● **RAW DATA**:
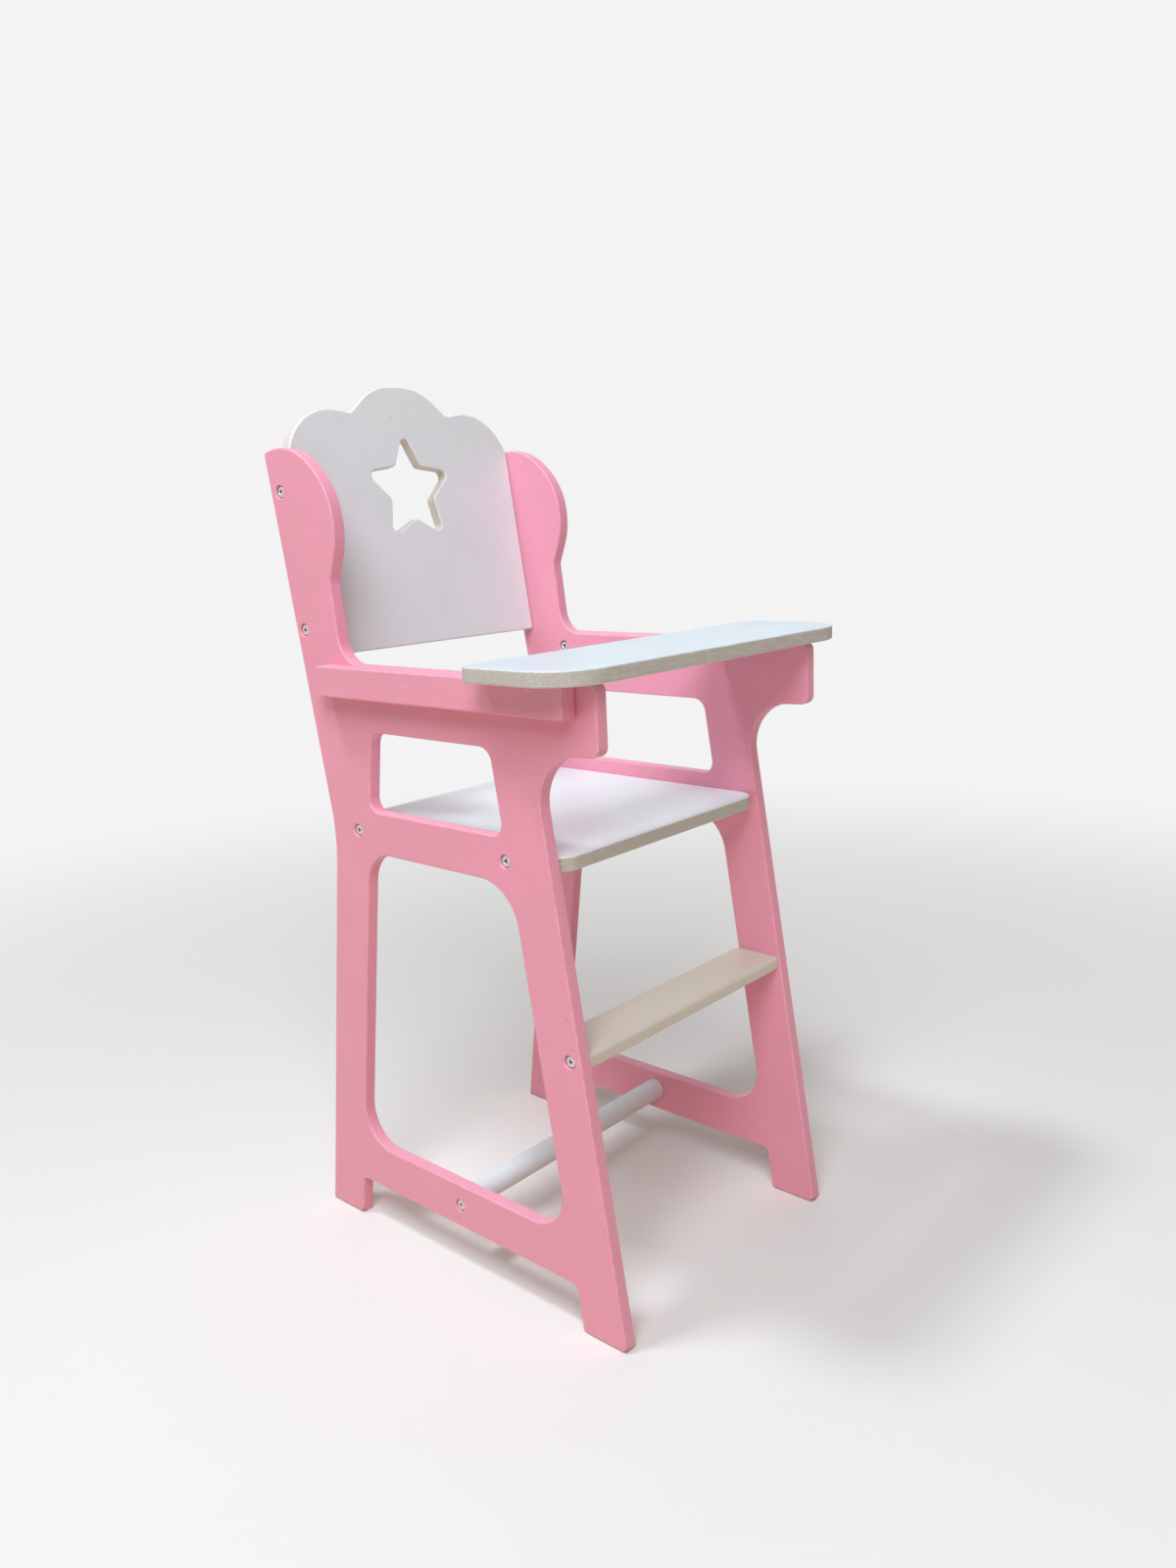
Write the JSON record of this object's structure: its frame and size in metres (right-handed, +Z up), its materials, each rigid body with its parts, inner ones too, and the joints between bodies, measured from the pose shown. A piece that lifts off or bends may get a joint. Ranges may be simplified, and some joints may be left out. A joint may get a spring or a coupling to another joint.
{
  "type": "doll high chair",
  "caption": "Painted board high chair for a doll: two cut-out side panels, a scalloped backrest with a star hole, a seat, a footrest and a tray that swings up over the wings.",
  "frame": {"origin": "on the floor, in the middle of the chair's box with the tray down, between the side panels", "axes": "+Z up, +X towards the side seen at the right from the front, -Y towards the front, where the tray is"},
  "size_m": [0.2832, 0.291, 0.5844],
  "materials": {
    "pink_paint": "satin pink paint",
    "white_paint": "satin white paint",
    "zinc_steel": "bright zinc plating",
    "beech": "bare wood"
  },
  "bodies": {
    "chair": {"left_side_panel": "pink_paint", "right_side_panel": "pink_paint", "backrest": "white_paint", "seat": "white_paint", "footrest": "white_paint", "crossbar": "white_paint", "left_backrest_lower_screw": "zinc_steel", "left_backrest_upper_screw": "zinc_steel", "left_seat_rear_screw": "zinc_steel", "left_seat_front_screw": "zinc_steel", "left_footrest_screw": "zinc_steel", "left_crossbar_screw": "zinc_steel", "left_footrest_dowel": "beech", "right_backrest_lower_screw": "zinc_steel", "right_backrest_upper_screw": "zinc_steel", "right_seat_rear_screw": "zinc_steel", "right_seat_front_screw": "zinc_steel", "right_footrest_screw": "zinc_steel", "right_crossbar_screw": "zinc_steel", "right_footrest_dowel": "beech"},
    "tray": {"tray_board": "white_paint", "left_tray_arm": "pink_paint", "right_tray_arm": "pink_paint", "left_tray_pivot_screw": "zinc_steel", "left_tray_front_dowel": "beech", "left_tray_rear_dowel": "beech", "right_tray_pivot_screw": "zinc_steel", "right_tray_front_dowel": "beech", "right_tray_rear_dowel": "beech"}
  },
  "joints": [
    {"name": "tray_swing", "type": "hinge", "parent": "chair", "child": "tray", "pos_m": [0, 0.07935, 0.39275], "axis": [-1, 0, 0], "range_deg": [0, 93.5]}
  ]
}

● **INSTRUCTIONS FOR THE TASK**: Using the data above, output each line exactly.

● **EXERCISE RESULT**:
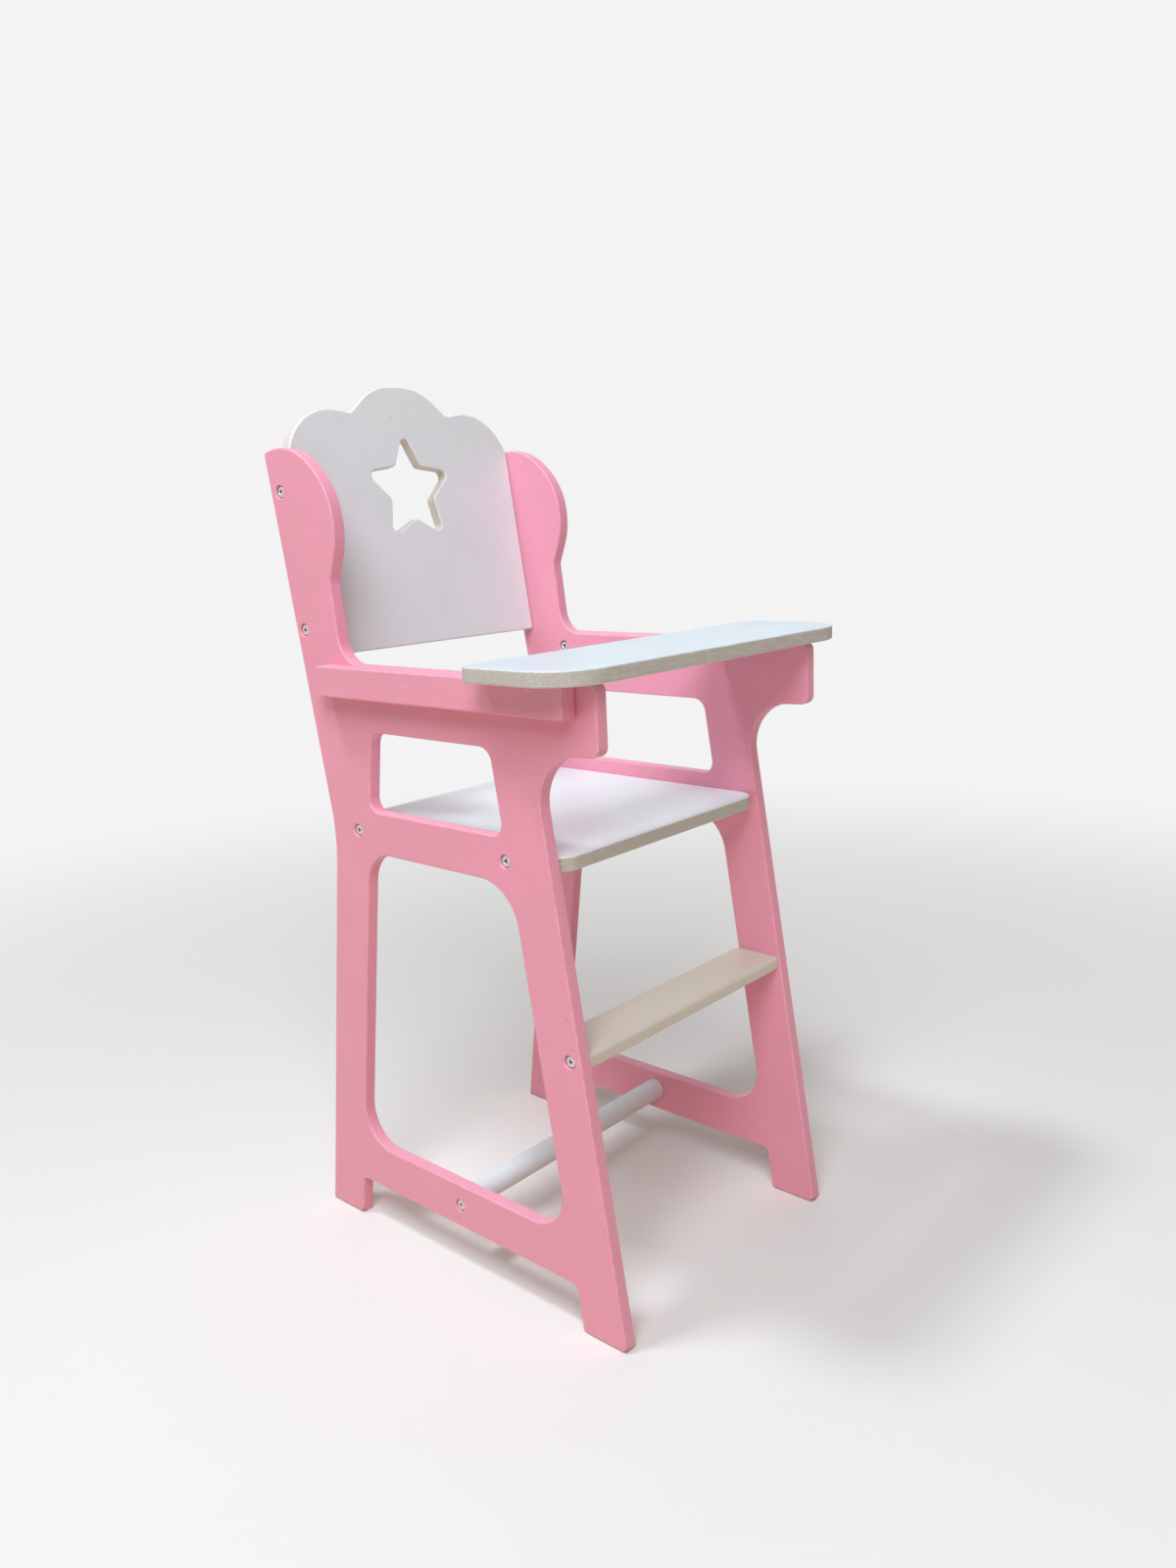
Write the JSON record of this object's structure: its frame and size in metres (right-handed, +Z up), its materials, each rigid body with its parts, inner ones too, and the joints between bodies, measured from the pose shown. A piece that lifts off or bends may get a joint. Ranges may be simplified, and some joints may be left out. A joint may get a spring or a coupling to another joint.
{
  "type": "doll high chair",
  "caption": "Painted board high chair for a doll: two cut-out side panels, a scalloped backrest with a star hole, a seat, a footrest and a tray that swings up over the wings.",
  "frame": {"origin": "on the floor, in the middle of the chair's box with the tray down, between the side panels", "axes": "+Z up, +X towards the side seen at the right from the front, -Y towards the front, where the tray is"},
  "size_m": [0.2832, 0.291, 0.5844],
  "materials": {
    "pink_paint": "satin pink paint",
    "white_paint": "satin white paint",
    "zinc_steel": "bright zinc plating",
    "beech": "bare wood"
  },
  "bodies": {
    "chair": {"left_side_panel": "pink_paint", "right_side_panel": "pink_paint", "backrest": "white_paint", "seat": "white_paint", "footrest": "white_paint", "crossbar": "white_paint", "left_backrest_lower_screw": "zinc_steel", "left_backrest_upper_screw": "zinc_steel", "left_seat_rear_screw": "zinc_steel", "left_seat_front_screw": "zinc_steel", "left_footrest_screw": "zinc_steel", "left_crossbar_screw": "zinc_steel", "left_footrest_dowel": "beech", "right_backrest_lower_screw": "zinc_steel", "right_backrest_upper_screw": "zinc_steel", "right_seat_rear_screw": "zinc_steel", "right_seat_front_screw": "zinc_steel", "right_footrest_screw": "zinc_steel", "right_crossbar_screw": "zinc_steel", "right_footrest_dowel": "beech"},
    "tray": {"tray_board": "white_paint", "left_tray_arm": "pink_paint", "right_tray_arm": "pink_paint", "left_tray_pivot_screw": "zinc_steel", "left_tray_front_dowel": "beech", "left_tray_rear_dowel": "beech", "right_tray_pivot_screw": "zinc_steel", "right_tray_front_dowel": "beech", "right_tray_rear_dowel": "beech"}
  },
  "joints": [
    {"name": "tray_swing", "type": "hinge", "parent": "chair", "child": "tray", "pos_m": [0, 0.07935, 0.39275], "axis": [-1, 0, 0], "range_deg": [0, 93.5]}
  ]
}